0 I also note that the State did not propose a configuration of counties that it believes would be more appropriate. Rather, it challenges the use of any counties as comparators.
0 My review of the parties' four-contiguous states comparator analyses of the components of the compensation package, for a 15-year employee with an AA degree, showed some curious differences. For example, on PERS contributions, the Association's figures show Oregon employees' benefit is nearly three times the average, while the State shows its contribution to be about 14% below the average. The State shows its social security contribution 3% above average; the AOCE shows the bargaining unit benefit to be more than twice the average. I did not attempt to reconcile these differences since both parties' analyses showed the bargaining unit pay to be above the average.
0 I note that beyond this assertion, the Association did not elaborate upon its argument or advance any supporting citations. Nor did it present evidence that it has filed a complaint with the Employment Relations Board. On January 4, 2004, the State, however, sought a declaratory ruling from the Board on the issue but because neither the Association nor AFSCME would join in the petition and agree to stipulated facts, the Board declined to rule. Exh.
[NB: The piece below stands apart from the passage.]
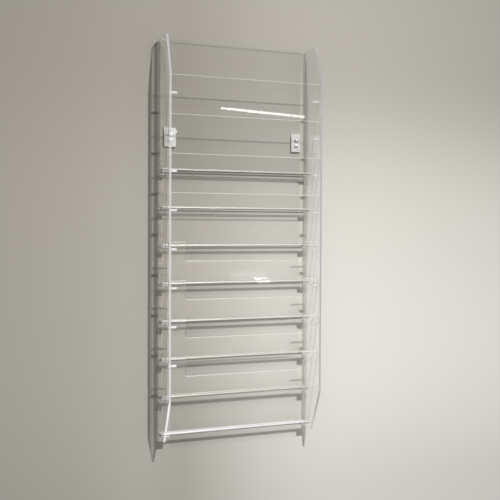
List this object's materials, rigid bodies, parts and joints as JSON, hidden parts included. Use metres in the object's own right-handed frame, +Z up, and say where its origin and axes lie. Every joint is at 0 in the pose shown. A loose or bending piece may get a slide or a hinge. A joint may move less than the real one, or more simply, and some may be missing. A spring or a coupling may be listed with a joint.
{
  "type": "magazine rack",
  "caption": "Wall-hung clear acrylic magazine rack: a stepped ladder of leaning pockets between two side panels, lower pockets with finger notches, hung from small white rail hooks.",
  "frame": {"origin": "midway between the two hooks, where the rail's top edge meets its front face", "axes": "+X along the rail to the viewer's right, +Y towards the wall, +Z up"},
  "size_m": [0.344, 0.0915, 0.846],
  "materials": {
    "side_sheet": "clear cast acrylic, polished edges",
    "tray_sheet": "clear cast acrylic, hot bent, polished edges",
    "back_sheet": "clear cast acrylic",
    "joint_blocks": "clear acrylic, cemented",
    "hook_coating": "white powder coat, satin",
    "screw_steel": "plain steel"
  },
  "bodies": {
    "root": {"side_panel_left": "side_sheet", "side_panel_right": "side_sheet", "pocket_tray_1": "tray_sheet", "pocket_tray_2": "tray_sheet", "pocket_tray_3": "tray_sheet", "pocket_tray_4": "tray_sheet", "pocket_tray_5": "tray_sheet", "pocket_tray_6": "tray_sheet", "pocket_tray_7": "tray_sheet", "pocket_tray_8": "tray_sheet", "back_panel": "back_sheet", "floor_rests_1": "joint_blocks", "floor_rests_2": "joint_blocks", "floor_rests_3": "joint_blocks", "floor_rests_4": "joint_blocks", "floor_rests_5": "joint_blocks", "floor_rests_6": "joint_blocks", "floor_rests_7": "joint_blocks", "floor_rests_8": "joint_blocks", "front_stops_1": "joint_blocks", "front_stops_2": "joint_blocks", "front_stops_3": "joint_blocks", "front_stops_4": "joint_blocks", "front_stops_5": "joint_blocks", "front_stops_6": "joint_blocks", "front_stops_7": "joint_blocks", "front_stops_8": "joint_blocks", "hook_left": "hook_coating", "hook_right": "hook_coating", "hook_screws_left": "screw_steel", "hook_screws_right": "screw_steel"}
  },
  "joints": []
}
A 6.

0 The order in which I am discussing the statutory factors is one that is convenient to the flow of this discussion. One should not infer that they are discussed in order of importance.
0 An exception would be when the hours of required training reflects the minimum needed to maintain an employee's professional certification. That is not the situation in this case.
0 I recognize that employees who are at the top of the salary schedule (reached after eight years) will not be affected at all by the step freeze.